This article is from the Australian Property Journal archive
MELBOURNE still holds the lowest CBD retail vacancy in the country as rates tighten across the Australia’s major city markets.
According to CBRE’s latest Australian CBD Retail Vacancy H2 2023 report, the national CBD retail rate hit 12.7% over the period.
“Overall, vacancy has tightened nationally. The return to office, coupled with increased tourism and international student inflows, has led to more foot traffic in CBDs, supporting occupier appetite for floorspace within these markets,” said Amita Mehra, head of retail research at CBRE.
Melbourne’s vacancy rate is the lowest in the country at 7.37% and also saw the largest vacancy reduction over the period, dropping 330bps.
“Significant bifurcation is evident in both categories, with non-core locations exhibiting significantly higher vacancy than core locations,” said Jason Orenbuch, director of retail leasing at CBRE.
“While overall vacancy has declined over the period, tenant preference for vacant space appears to be concentrated in limited locations.”
The Sydney CBD also recorded a decline, dropping 275bps, resulting in an 8.1% vacancy.
“Sydney is viewed as a very good place for international brands to do business, given Australia’s strong and safe economy and consumer spending power,” said Leif Olson, Australian head of retail leasing at CBRE.
“Retailers are focusing on their connection to consumers, which has resulted in bigger, curated experience stores – a trend we’re seeing across the globe.”
Brisbane and Perth each saw a marginal tightening over the period to hold vacancy rates of 18.7% and 25.3%% respectively.
Over the December quarter, the CPI fell from 6% to 4.1% and discretionary spending levels have remained relatively steady.
The report also estimates discretionary spending should grow in H2 2023 if interest rate cuts begin.
In 2023, total retail sales nationally neared $425 billion up 60% compared to a decade earlier, when $259 billion was spent in 2013.

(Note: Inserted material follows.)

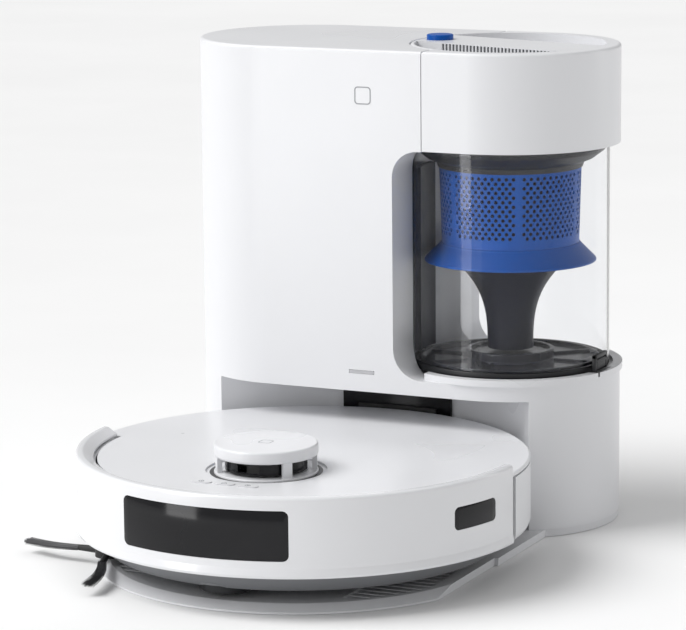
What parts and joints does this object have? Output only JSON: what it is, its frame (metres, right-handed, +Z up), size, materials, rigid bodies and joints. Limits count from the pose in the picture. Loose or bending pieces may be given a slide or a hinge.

“Bricks and mortar spaces remain highly desirable to retailers in ensuring their brands are vibrant and have a purposeful vibe that fosters a culture of innovation, as evidenced by the current flight to quality trend,” Sheree Griff, head of retail property management and leasing at CBRE.
“Retail sales growth is attributed to consumers seeking to look good and feel good, with the strongest sales being reported in the wellness sector, cafes and restaurants. Our view for 2024 is that leasing growth will occur across all markets as retailers partner with landlords to evolve and meet the live, work, and play needs of consumers.”